(GIVEN INSTRUCTION): Only one stretch of the data below should be repeated: the lines from the line containing "if (pairIndex === 0" through the line containing "obj.parent = empty", inclusive, exactly as they are.

----

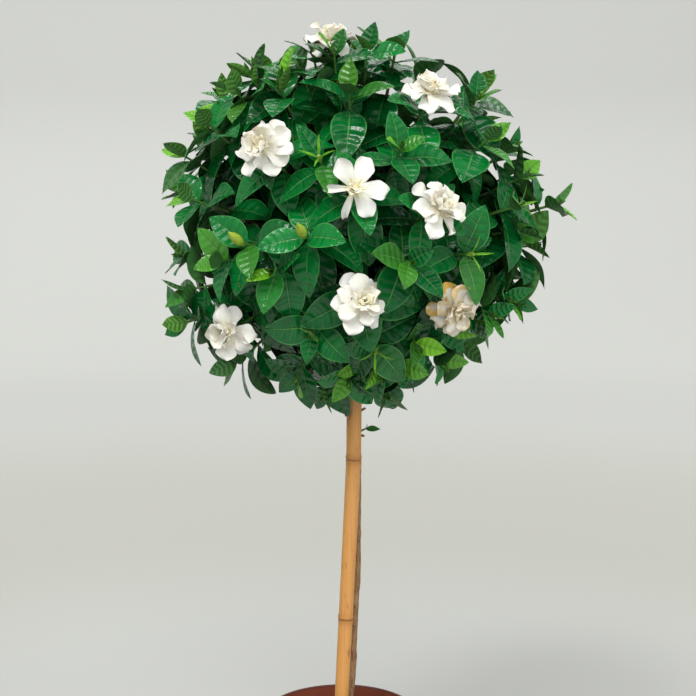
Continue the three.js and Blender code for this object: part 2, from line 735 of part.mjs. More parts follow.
/** The bamboo cane: straight between its knots, each a raised band between two fine grooves. */
function caneGeometry(extra = 0) {
  const rows = [];
  const [low, high] = [CANE.line[0][2], CANE.line.at(-1)[2]];
  const radiusAt = (z) => mixed(CANE.radius.foot, CANE.radius.head, (z - low) / (high - low));
  rows.push([low - extra, 0]);
  for (const knot of CANE.knots) {
    const half = CANE.knotBand / 2;
    rows.push([knot - half, 0], [knot - half + 1, CANE.knotRise]);
    rows.push([knot + half - 1, CANE.knotRise], [knot + half, 0]);
  }
  rows.push([high, 0]);
  const rings = rows.map(([z, rise]) => {
    const normal = atHeight(CANE.line, z + 5).sub(atHeight(CANE.line, z - 5)).normalize();
    return { centre: atHeight(CANE.line, z), normal, radius: radiusAt(z) + rise + extra };
  });
  return loft(rings, CANE.sides);
}

/** A soft band round the trunk and the cane together, hidden by the lowest leaves. */
function tieGeometry() {
  const cane = atHeight(CANE.line, TIE.level);
  const stem = atHeight(TRUNK.line, TIE.level);
  const caneRadius = CANE.radius.head + TIE.slack;
  const stemRadius = 4.9 + TIE.slack;
  const round = (path, grow) => {
    const apart = Math.hypot(stem.x - cane.x, stem.y - cane.y);
    const way = Math.atan2(stem.y - cane.y, stem.x - cane.x);
    const lean = Math.acos((caneRadius - stemRadius) / apart);
    path.absarc(cane.x, cane.y, caneRadius + grow, way + lean, way + 2 * Math.PI - lean, false);
    path.absarc(stem.x, stem.y, stemRadius + grow, way - lean, way + lean, false);
    return path;
  };
  const band = round(new THREE.Shape(), TIE.thick);
  band.holes.push(round(new THREE.Path(), 0));
  const geometry = new THREE.ExtrudeGeometry(band, { depth: TIE.height, bevelEnabled: false, curveSegments: 4 });
  return geometry.translate(0, 0, TIE.level - TIE.height / 2);
}

/** A little shoot low on the trunk, with one small leaf. */
function sproutSolid(trunk) {
  const start = atHeight(TRUNK.line, SPROUT.level);
  const way = heading([72, 28]);
  const end = start.clone().addScaledVector(way, SPROUT.reach);
  const twig = solid(loft(ringsAlong([start, end], 1.1, 0.8), 5));
  const root = end.clone().addScaledVector(way, -1.5);
  const form = {
    outline: "leaf",
    thick: 1,
    length: SPROUT.leafLength,
    width: SPROUT.leafWidth,
    arch: 0.5,
    fold: 0.1,
    twist: 0,
  };
  const frame = { root, along: heading([78, 8]), upper: heading([-100, 82]) };
  frame.upper.addScaledVector(frame.along, -frame.upper.dot(frame.along)).normalize();
  return joined([twig, solid(blade(form, frame))]).subtract(trunk);
}

/** The trunk alone, grown by the gap, to cut the holes and seats of what meets it. */
function trunkWithGap() {
  const rows = TRUNK.line.map((row) => vec(...row));
  rows[0].z -= GAP;
  return solid(loft(ringsAlong(rows, TRUNK.radius.foot + GAP, TRUNK.radius.head + GAP), TRUNK.sides));
}

// ---- putting it together ----

const finish = (color, roughness) => new THREE.MeshStandardMaterial({ color, roughness, metalness: 0 });
const FINISHES = {
  terracotta: finish(0x8a4526, 0.6),
  compost: finish(0x2c2019, 0.95),
  bamboo: finish(0xd29b54, 0.5),
  bark: finish(0x6f5436, 0.85),
  leaf: finish(0x0c6a2c, 0.3),
  petal: finish(0xf4f1e6, 0.6),
  twine: finish(0x2f3a24, 0.8),
};

function potted() {
  const group = new THREE.Group();
  const add = (name, shape, material) => group.add(piece(name, shape, material));
  const number = (k) => String(k).padStart(2, "0");

  const sprays = crownPlan();
  const wood = woodSolid(sprays);
  const cane = solid(caneGeometry());
  const tie = solid(tieGeometry());
  const sprout = sproutSolid(trunkWithGap());

  add("pot", potSolid(), FINISHES.terracotta);
  add("soil", soilSolid(trunkWithGap(), solid(caneGeometry(GAP))), FINISHES.compost);
  add("cane", cane, FINISHES.bamboo);
  add("wood", wood, FINISHES.bark);
  add("tie", tie, FINISHES.twine);
  add("trunk_sprout", sprout, FINISHES.leaf);

  const neighbours = new Neighbours();
  [wood, cane, tie, sprout].forEach((made) => neighbours.add(made, "frame"));
  sprays.forEach((spray, owner) => {
    spray.solids = stems(spray);
    spray.solids.forEach((made) => neighbours.add(made, owner, true));
  });
  let blooms = 0;
  sprays
    .flatMap((spray) => spray.shoots)
    .filter((stem) => stem.faces)
    .forEach((stem) => {
      const made = bloom(stem);
      neighbours.add(made, "bloom");
      add(`bloom_${number((blooms += 1))}`, made, FINISHES.petal);
    });
  // The outermost leaves take their places first, over the whole crown, then the next pair down.
  PAIRS.forEach((_, pairIndex) =>
    sprays.forEach((spray, owner) =>
      spray.shoots.forEach((stem) => {
        if (pairIndex === 0 && stem.ends !== "leaves") return;
        [0, 1].forEach((side) => addLeaf(spray, owner, stem, pairIndex, side, neighbours));
      }),
    ),
  );
  sprays.forEach((spray, k) => add(`spray_${number(k + 1)}`, fused(spray.solids), FINISHES.leaf));
  return group;
}

export default potted();
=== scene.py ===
"""The looks of a potted gardenia: a round head of glossy leaves and white blooms on a bare stem and a cane."""

import logging
import math
from dataclasses import dataclass, field
from enum import Enum
from typing import Any, Callable, ClassVar, Iterable, Optional, Sequence, Union

import bmesh
import bpy
import numpy as np
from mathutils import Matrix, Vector, kdtree, noise
from mathutils.bvhtree import BVHTree


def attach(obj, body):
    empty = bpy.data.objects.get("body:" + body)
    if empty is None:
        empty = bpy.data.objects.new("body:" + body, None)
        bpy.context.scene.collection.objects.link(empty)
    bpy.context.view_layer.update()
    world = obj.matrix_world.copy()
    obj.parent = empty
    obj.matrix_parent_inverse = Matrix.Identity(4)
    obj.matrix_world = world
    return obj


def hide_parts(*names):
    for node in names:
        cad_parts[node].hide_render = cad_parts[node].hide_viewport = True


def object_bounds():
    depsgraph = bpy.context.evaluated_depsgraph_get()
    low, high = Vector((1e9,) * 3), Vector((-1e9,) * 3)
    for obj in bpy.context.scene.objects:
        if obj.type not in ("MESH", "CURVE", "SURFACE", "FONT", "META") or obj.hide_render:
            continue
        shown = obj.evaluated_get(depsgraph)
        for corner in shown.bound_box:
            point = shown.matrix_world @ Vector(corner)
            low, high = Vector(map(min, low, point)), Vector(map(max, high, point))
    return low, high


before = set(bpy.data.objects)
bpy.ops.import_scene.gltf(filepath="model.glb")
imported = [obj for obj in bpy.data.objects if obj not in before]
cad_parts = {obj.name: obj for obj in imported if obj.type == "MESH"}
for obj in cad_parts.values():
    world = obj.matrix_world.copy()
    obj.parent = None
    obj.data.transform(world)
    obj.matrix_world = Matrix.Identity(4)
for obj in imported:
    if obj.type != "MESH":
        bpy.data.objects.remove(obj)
CAD_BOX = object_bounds()

log = logging.getLogger("gardenia")
UP = Vector((0.0, 0.0, 1.0))
MM = 0.001
# Steps of the golden section, which spread places evenly: as a share of one, and in degrees.
GOLDEN_SHARE, GOLDEN_TURN = 0.618034, 222.4922
# How far from level a blade may lie and still turn all the way to the light, in radians.
MOST_TO_LIGHT = 1.2


# ---- small tools ----


def mixed(low: float, high: float, share: float) -> float:
    """Returns the number at a share of the way from low to high."""
    return low + (high - low) * share


def hill(at: float, middle: float, width: float) -> float:
    """Returns the height at a place of a smooth hill that is 1 at its middle."""
    return math.exp(-(((at - middle) / width) ** 2))


def radians(*degrees: float) -> tuple[float, ...]:
    """Returns angles in radians."""
    return tuple(math.radians(value) for value in degrees)


def srgb(red: float, green: float, blue: float) -> tuple[float, float, float, float]:
    """Returns a colour given in 0 to 255 as the linear values that a socket takes.

    Args:
        red, green, blue: The colour as it looks on a screen.
    """

    def linear(value: float) -> float:
        """Returns one channel in linear light."""
        share = value / 255
        return share / 12.92 if share <= 0.04045 else ((share + 0.055) / 1.055) ** 2.4

    return (linear(red), linear(green), linear(blue), 1.0)


class Draws:
    """Seeded numbers from 0 to 1, the same list for the same seed."""

    def __init__(self, seed: int) -> None:
        """Starts the list of a seed."""
        self.state = (seed * 2654435761) & 0xFFFFFFFF
        self.next()
        self.next()

    def next(self) -> float:
        """Returns the next number."""
        self.state = (self.state * 1664525 + 1013904223) & 0xFFFFFFFF
        return self.state / 2**32

    def between(self, low: float, high: float) -> float:
        """Returns the next number, brought between low and high."""
        return mixed(low, high, self.next())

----

(FULL OUTPUT):
        if (pairIndex === 0 && stem.ends !== "leaves") return;
        [0, 1].forEach((side) => addLeaf(spray, owner, stem, pairIndex, side, neighbours));
      }),
    ),
  );
  sprays.forEach((spray, k) => add(`spray_${number(k + 1)}`, fused(spray.solids), FINISHES.leaf));
  return group;
}

export default potted();
=== scene.py ===
"""The looks of a potted gardenia: a round head of glossy leaves and white blooms on a bare stem and a cane."""

import logging
import math
from dataclasses import dataclass, field
from enum import Enum
from typing import Any, Callable, ClassVar, Iterable, Optional, Sequence, Union

import bmesh
import bpy
import numpy as np
from mathutils import Matrix, Vector, kdtree, noise
from mathutils.bvhtree import BVHTree


def attach(obj, body):
    empty = bpy.data.objects.get("body:" + body)
    if empty is None:
        empty = bpy.data.objects.new("body:" + body, None)
        bpy.context.scene.collection.objects.link(empty)
    bpy.context.view_layer.update()
    world = obj.matrix_world.copy()
    obj.parent = empty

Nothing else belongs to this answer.